High doses of antibiotics, that are vital for human beings, are being used "routinely" and "indiscriminately" in crops by farmers in Delhi, Haryana and Punjab like pesticides, a new study claimed.
The study, conducted by environment think tank Centre for Science and Environment (CSE), was released on Wednesday to mark the World Antibiotic Awareness Week (November 18 to 24).
"Farmers along the banks of the Yamuna in Delhi, Hisar in Haryana and Fazilka in Punjab were found to be using streptocycline, a 90:10 combination of streptomycin and tetracycline, routinely and indiscriminately in high doses in crops, including on those crops which they not approved for," the CSE said.
CSE Director General Sunita Narain, who was a member of the United Nations Interagency Coordination Group on anti microbial resistance (AMR), said, "We strongly feel that concrete and timely action is required by central and state governments to contain AMR, particularly from animal and environmental routes."
Amit Khurana, programme director, Food and Toxins programme, CSE, said, "We found that farmers are unaware about the recommended use and spray antibiotics frequently like pesticides as a regular practice."
In humans, streptomycin is used to treat bacterial infections like tuberculosis (TB). It is also used in multidrug-resistant TB patients and in certain cases of TB meningitis (brain TB).
"Resistance to streptomycin is quite high and its large scale non-human use could add to the problem. The World Health Organization classifies it as a critically important antibiotic for humans," the study said.
According to the study, AMR or antimicrobial resistance is a growing threat to global public health, and India is expected to be heavily impacted by it.
"Antibiotics are becoming ineffective as bacteria-causing infections are getting resistant to the antibiotics that are being used to kill them. Bacterial infections, which are quite common in India, are becoming difficult to treat, leading to a huge health and economic burden," it said.
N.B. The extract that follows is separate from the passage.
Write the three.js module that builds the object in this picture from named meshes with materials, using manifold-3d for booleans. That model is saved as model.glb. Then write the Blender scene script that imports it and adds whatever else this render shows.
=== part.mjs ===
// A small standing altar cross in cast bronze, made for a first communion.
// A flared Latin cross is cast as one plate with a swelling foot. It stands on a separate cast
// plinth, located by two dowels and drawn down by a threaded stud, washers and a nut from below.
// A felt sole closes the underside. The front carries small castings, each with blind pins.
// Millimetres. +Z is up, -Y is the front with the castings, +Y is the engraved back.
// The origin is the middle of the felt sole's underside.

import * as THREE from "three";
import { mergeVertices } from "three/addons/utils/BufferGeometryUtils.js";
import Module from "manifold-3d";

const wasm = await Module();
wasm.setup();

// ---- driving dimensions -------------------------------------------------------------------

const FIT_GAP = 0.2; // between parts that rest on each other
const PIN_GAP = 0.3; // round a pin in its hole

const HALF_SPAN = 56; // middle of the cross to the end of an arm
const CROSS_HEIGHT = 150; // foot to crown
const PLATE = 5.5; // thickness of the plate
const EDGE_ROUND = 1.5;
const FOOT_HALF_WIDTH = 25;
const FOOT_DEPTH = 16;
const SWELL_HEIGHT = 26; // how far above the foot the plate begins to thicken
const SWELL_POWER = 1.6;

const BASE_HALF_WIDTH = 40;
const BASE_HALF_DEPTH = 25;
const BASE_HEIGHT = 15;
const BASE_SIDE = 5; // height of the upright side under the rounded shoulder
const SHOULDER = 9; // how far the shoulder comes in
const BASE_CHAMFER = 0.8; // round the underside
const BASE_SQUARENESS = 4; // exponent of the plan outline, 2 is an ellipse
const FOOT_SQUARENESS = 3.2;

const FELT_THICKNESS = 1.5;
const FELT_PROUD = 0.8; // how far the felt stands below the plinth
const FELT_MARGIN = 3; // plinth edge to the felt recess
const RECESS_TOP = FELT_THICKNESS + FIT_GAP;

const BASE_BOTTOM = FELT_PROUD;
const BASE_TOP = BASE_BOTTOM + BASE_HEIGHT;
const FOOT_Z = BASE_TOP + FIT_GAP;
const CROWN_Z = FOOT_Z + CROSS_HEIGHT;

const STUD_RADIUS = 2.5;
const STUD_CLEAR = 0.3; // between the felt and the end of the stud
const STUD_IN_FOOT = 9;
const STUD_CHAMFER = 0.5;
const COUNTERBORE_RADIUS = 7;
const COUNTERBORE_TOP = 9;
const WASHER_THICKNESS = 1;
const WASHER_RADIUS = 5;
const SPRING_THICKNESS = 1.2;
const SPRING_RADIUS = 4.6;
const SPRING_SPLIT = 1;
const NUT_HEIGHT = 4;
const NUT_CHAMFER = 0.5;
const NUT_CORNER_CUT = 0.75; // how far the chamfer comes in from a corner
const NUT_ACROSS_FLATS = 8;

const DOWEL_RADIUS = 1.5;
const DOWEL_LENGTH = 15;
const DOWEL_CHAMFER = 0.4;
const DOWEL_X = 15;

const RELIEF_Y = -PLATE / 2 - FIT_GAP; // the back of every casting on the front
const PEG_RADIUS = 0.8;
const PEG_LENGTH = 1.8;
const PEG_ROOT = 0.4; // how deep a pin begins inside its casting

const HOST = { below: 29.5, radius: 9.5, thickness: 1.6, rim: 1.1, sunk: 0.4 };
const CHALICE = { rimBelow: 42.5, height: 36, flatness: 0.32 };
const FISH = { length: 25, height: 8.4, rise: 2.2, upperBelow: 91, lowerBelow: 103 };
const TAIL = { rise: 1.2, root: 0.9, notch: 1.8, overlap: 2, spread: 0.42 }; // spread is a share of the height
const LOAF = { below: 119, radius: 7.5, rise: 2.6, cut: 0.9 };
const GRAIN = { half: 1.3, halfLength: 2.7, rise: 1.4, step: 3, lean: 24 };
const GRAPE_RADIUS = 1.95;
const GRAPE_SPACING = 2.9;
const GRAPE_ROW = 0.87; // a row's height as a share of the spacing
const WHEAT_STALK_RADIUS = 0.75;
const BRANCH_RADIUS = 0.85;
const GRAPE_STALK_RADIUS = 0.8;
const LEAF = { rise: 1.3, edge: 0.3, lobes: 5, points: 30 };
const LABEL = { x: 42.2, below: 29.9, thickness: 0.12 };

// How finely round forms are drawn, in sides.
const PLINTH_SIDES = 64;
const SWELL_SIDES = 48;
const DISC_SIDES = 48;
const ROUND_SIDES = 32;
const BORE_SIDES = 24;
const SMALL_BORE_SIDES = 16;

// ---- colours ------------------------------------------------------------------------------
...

Besides antibiotic over-use in humans, it is known that over-use and misuse of antibiotics for non-therapeutic purposes growth promotion and mass disease prevention in food animals such as chicken, fish and cattle as well as overuse in crops can contribute to AMR.
Khurana, while appreciating health ministry's ban on using antibiotic Colistin in food-producing animals, said it was "a welcome step but to limit antimicrobial resistance (AMR) from this sector, it is imperative that no medically important antibiotic is allowed to be used for promoting growth of food animals.
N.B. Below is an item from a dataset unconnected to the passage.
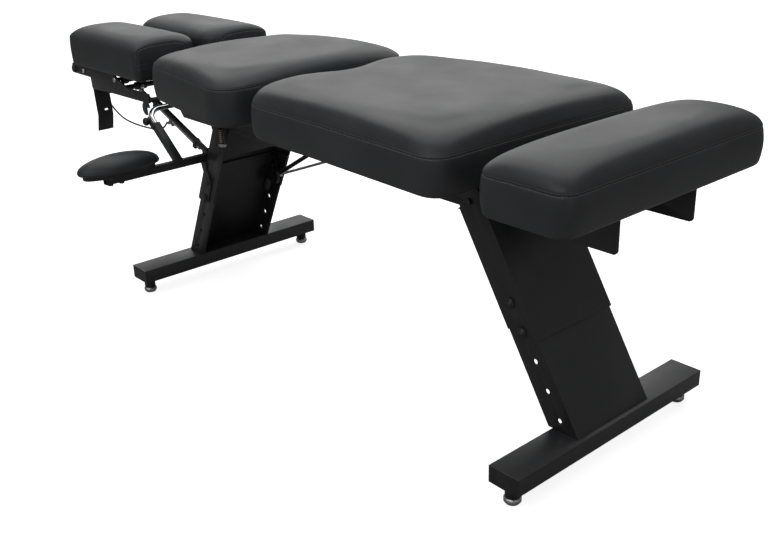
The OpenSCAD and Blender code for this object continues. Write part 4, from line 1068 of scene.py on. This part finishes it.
class TABLE_OT_round_stock(bpy.types.Operator):
    """Tube and rods, bolts, bearings, levers, knobs, the spring, stops, caps and glides"""

    bl_idname = "table.round_stock"
    bl_label = "Tube, rods and bolts"

    def execute(self, context):
        for name in (
            "brace_tube", "lock_rod", "guide_rods", "head_cross_tubes", "pelvic_link", "leg_bolts",
            "rail_bolts", "drop_bumpers", "near_face_bearings", "far_face_bearings", "release_lever",
            "chest_spring",
            "near_clamp_knob", "far_clamp_knob", "cocking_lever", "cocking_knob", "bar_end_caps",
            "glide_bushes", "near_head_glide", "far_head_glide", "near_foot_glide", "far_foot_glide",
        ):
            rounded(name)
        return {"FINISHED"}


class TABLE_PT_panel(bpy.types.Panel):
    """Everything that dresses the table"""

    bl_label = "Chiropractic table"
    bl_idname = "TABLE_PT_panel"
    bl_space_type = "VIEW_3D"
    bl_region_type = "UI"
    bl_category = "Table"

    def draw(self, context):
        for setting in SETTINGS:
            group = getattr(context.scene, setting)
            for key in group.__annotations__:
                self.layout.prop(group, key)
        for operator in OPERATORS:
            self.layout.operator(operator.bl_idname)


SETTINGS = {
    "table_camera": CameraLook,
    "table_covers": CoverLook,
    "table_steel": SteelLook,
    "table_finish": FinishLook,
}
OPERATORS = (
    TABLE_OT_stage,
    TABLE_OT_release_cable,
    TABLE_OT_body_cushions,
    TABLE_OT_face_cushions,
    TABLE_OT_arm_pads,
    TABLE_OT_steel,
    TABLE_OT_round_stock,
)
CLASSES = (*SETTINGS.values(), *OPERATORS, TABLE_PT_panel)


def register():
    for item in CLASSES:
        bpy.utils.register_class(item)
    for setting, group in SETTINGS.items():
        setattr(bpy.types.Scene, setting, bpy.props.PointerProperty(type=group))


def unregister():
    for setting in SETTINGS:
        delattr(bpy.types.Scene, setting)
    for item in reversed(CLASSES):
        bpy.utils.unregister_class(item)


def main():
    register()
    bpy.ops.table.stage()
    bpy.ops.table.release_cable()
    bpy.ops.table.body_cushions()
    bpy.ops.table.face_cushions()
    bpy.ops.table.arm_pads()
    bpy.ops.table.steel()
    bpy.ops.table.round_stock()


if __name__ == "__main__":
    main()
The ministry had banned the sale and distribution of Colistin in July this year.
The study said that antibiotic pollution into the environment through waste from point sources such as pharmaceutical manufacturing units is another area of huge concern.
"It is known to escalate resistance in the environment, which can pass on to humans. Therefore, antibiotics in such waste should be considered and treated as hazardous chemicals.
"For over a year and half, a draft of standards for residual antibiotics in industrial effluent is under review of the Union ministry of environment, forests and climate change. It is time that these standards are notified and made enforceable," the CSE member said.